Todavía el peneuvista José Antonio Aguirre intenta salvar los cementerios confesionales de extranjeros en España, y, por extensión, criptas y panteones familiares, apelando a principios y valores de Derecho internacional, como es la protección de esos lugares y otros establecimientos religiosos. Pero se le contesta que esos cementerios, o serán municipalizados, o seguirán siendo privados, a los que se les aplicarán las normas propias de los mismos.
En la sesión del 20 de enero de 1932 se aprobó definitivamente el proyecto de ley.
Un puntilloso Reglamento
El 8 de abril de 1933, dada la varia y polémica casuística a que había dado lugar la confusa ley de secularización de los cementerios municipales, se publicaba un puntilloso Reglamento. Se ataba corto a los cementerios parroquiales (en Galicia, sobre todo) y a otros similares en relación con la incautación o expropiación. Se ordenaba el inventario de los cementerios privados y de los derechos de inhumaciones. Se permitían los cementerios construidos por extranjeros sólo para no católicos y sólo para los correligionarios de sus fundadores.
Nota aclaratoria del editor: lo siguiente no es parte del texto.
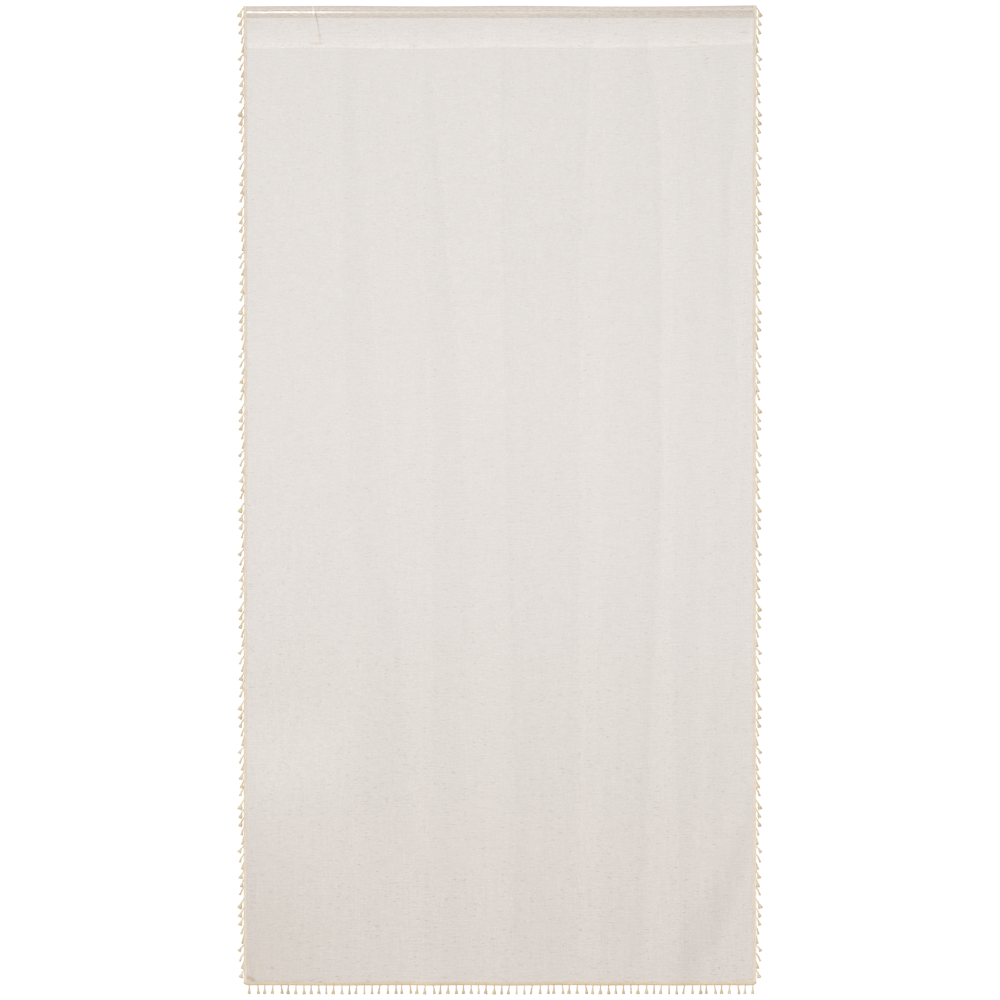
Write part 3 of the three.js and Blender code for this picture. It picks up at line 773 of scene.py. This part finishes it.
def buildClothMaterial(frontDrops, lengths):
    # Linen in tones that follow the marks, with flecks, stains and uneven yarns, more open on the rod. Its
    # pocket is painted paler, for light passing through its layers. It has painted light and a painted
    # highlight at the seam, painted shade towards the foot, and painted shade and light along some creases
    # and patches.
    material, tree, shader = newMaterial(
        "semiSheerLinen",
        {"Roughness": 0.92, "Specular IOR Level": 0.15, "Sheen Weight": 0.1, "Sheen Roughness": 0.6},
    )
    cut = addNode("ShaderNodeUVMap", tree=tree, uv_map="cut").outputs[0]
    flat = stretched(cut, (2 * cloth["edge"] * mm, lengths[-1] * mm, 1))
    mark = {
        name: addNode("ShaderNodeAttribute", tree=tree, attribute_name=name).outputs["Fac"]
        for name in ("doubled", "seamLight", "seamHighlight", "hemming", "fall", "stretched")
    }
    values = {"Vector": flat, "Weft": linen["weft"], "Warp": linen["warp"], "Grain": linen["grain"]}
    yarns = useGroup(weaveGroup, values)
    brown = fleckMask(flat, *linen["brown"], linen["brownSize"])
    golden = fleckMask(flat, *linen["golden"], linen["goldenSize"])
    faint = fleckMask(flat, *linen["faint"], mapRange(mark["fall"], 0, 1, *linen["faintSizes"]))
    # Painted shade, growing towards the foot.
    color = mixColors(mark["fall"], cloth["color"], cloth["shadedFootColor"])
    # Painted light in the pocket.
    color = mixColors(mark["doubled"], color, cloth["pocketLitColor"])
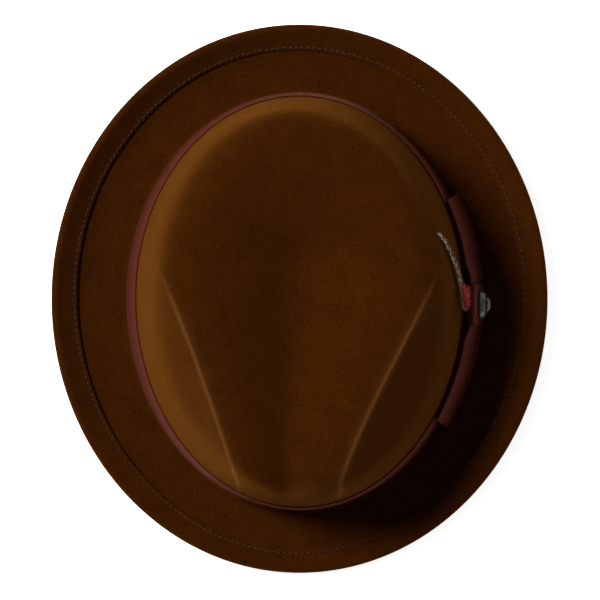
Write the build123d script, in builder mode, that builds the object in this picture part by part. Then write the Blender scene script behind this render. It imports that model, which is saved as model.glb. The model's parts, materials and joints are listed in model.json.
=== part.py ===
from build123d import *

import os
from functools import lru_cache
from math import cos, exp, hypot, pi, radians, sin

# A stingy-brim felt fedora: felt crown and brim, ribbon and bow, feathers, pin, sweatband and lining.
#
# Frame: millimetres, +Z up, -Y towards the front of the hat, +X towards the wearer's left, where the bow is.
# The origin is the middle of the hat's footprint, on the table that it stands on.

os.makedirs("parts", exist_ok=True)

UP = Vector(0, 0, 1)
NUDGES = (Vector(1, 0, 0), Vector(0, 1, 0), UP)

# The wearer's head, and the layers between it and the outside.
HEAD_HALF_WIDTH = 82.8
HEAD_HALF_LENGTH = 100.2
FELT = 2.2
LEATHER = 1.0
SATIN = 0.3
GROSGRAIN = 0.5
GAP = 0.3
LINING_DROP = 1.1
SNUG = 0.2

LINING_INSET = FELT + GAP
SWEATBAND_INSET = LINING_INSET + SATIN + GAP
HALF_WIDTH = HEAD_HALF_WIDTH + SWEATBAND_INSET + LEATHER
HALF_LENGTH = HEAD_HALF_LENGTH + SWEATBAND_INSET + LEATHER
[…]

En relación con el artículo cuarto del proyecto, se evitó el ridículo aludido por Pita Romero, y se admitió el enterramiento con rito religioso de los ministros de las confesiones, «si no hubieran dispuesto lo contrario». Pero, por lo demás, se mandó llevar un registro en cada juzgado municipal destinado a las manifestaciones de última voluntad, dándose al interesado una papeleta firmada por él y sellada por el juzgado. La manifestación podía hacerse por testamento válido, por escritura pública, por documento privado escrito de puño y letra, o por declaración manuscrita, firmada por dos testigos mayores de edad, no parientes, y por el declarante.
Los entierros católicos con cortejo o sin él, con cruz alzada o sin cruz, dentro o fuera del cementerio, con campanas o sin campanas, fueron ocasión continua de prohibiciones (gubernamentales o municipales), multas, suspensiones, manifestaciones… Un lugar anticlerical habitual hasta el final de la Segunda República.